Nevertheless, we are persuaded to find that appellant’s counsel did provide an explanation of the purpose of his question sufficient to preserve the issue. Appellant’s counsel did state to the court that he was attempting to determine if Kimble “had been approached in this situation many times before,” and that such evidence “would bear upon his mental state.” In view of the fact that appellant’s counsel was seeking facts peculiarly within the knowledge of the witness he was cross-examining, and in view of the fact that inquiry into this aren was cut off at the threshold, we believe that counsel’s failure to more adequately apprise the trial court of the testimony he hoped to elicit from Kimble was not fatal to this appeal.

The judgment of the District Court is reversed, and the cause is remanded for a new trial. 
      
      . Indeed, appellant, as part of his case in chief, later called a Mr. Edward Shingary, a business agent for a different union, to testify to a discussion he had had with Kimble at a different job site some five months after the alleged offense. In sustaining an objection to this testimony, the District Court stated that such evidence might have been admissible if brought “within the orbit of something that happened at that particular time [the date of the alleged offense] in the immediate vicinity before that time, but not afterwards.”

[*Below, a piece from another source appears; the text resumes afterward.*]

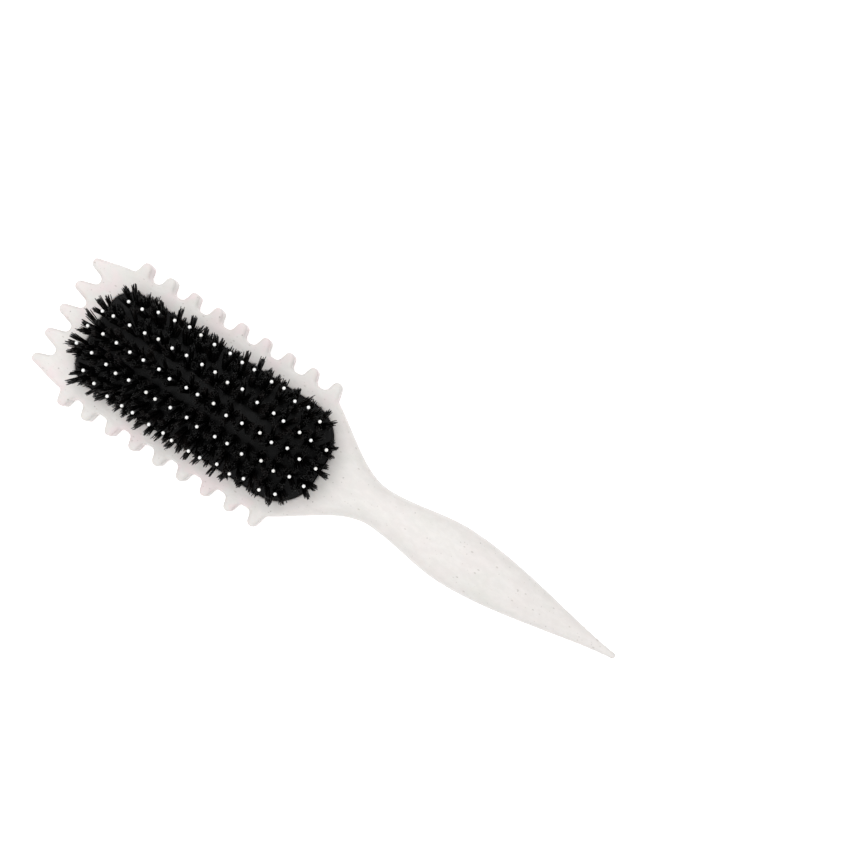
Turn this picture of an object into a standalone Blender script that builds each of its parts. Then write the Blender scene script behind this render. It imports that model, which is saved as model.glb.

      Appellant challenges this ruling of the District Court as well, arguing that events subsequent to the alleged offense also may establish a pattern or practice on K & B’s part of routinely paying off local unions and thus may be probative of Kimble’s state of mind on the date in question. Federal Trade Commission v. Cement Institute, 333 U.S. 683, 705, 68 S.Ct. 793, 92 L.Ed. 1010 (1948). We do not reach this issue. The admissibility of such evidence is best determined by the District Court upon retrial, if it is again proffered, for the District Court will then be in a position to evaluate its relevance, in light of such factors as Kimble’s cross-examination testimony regarding other contacts with other union agents.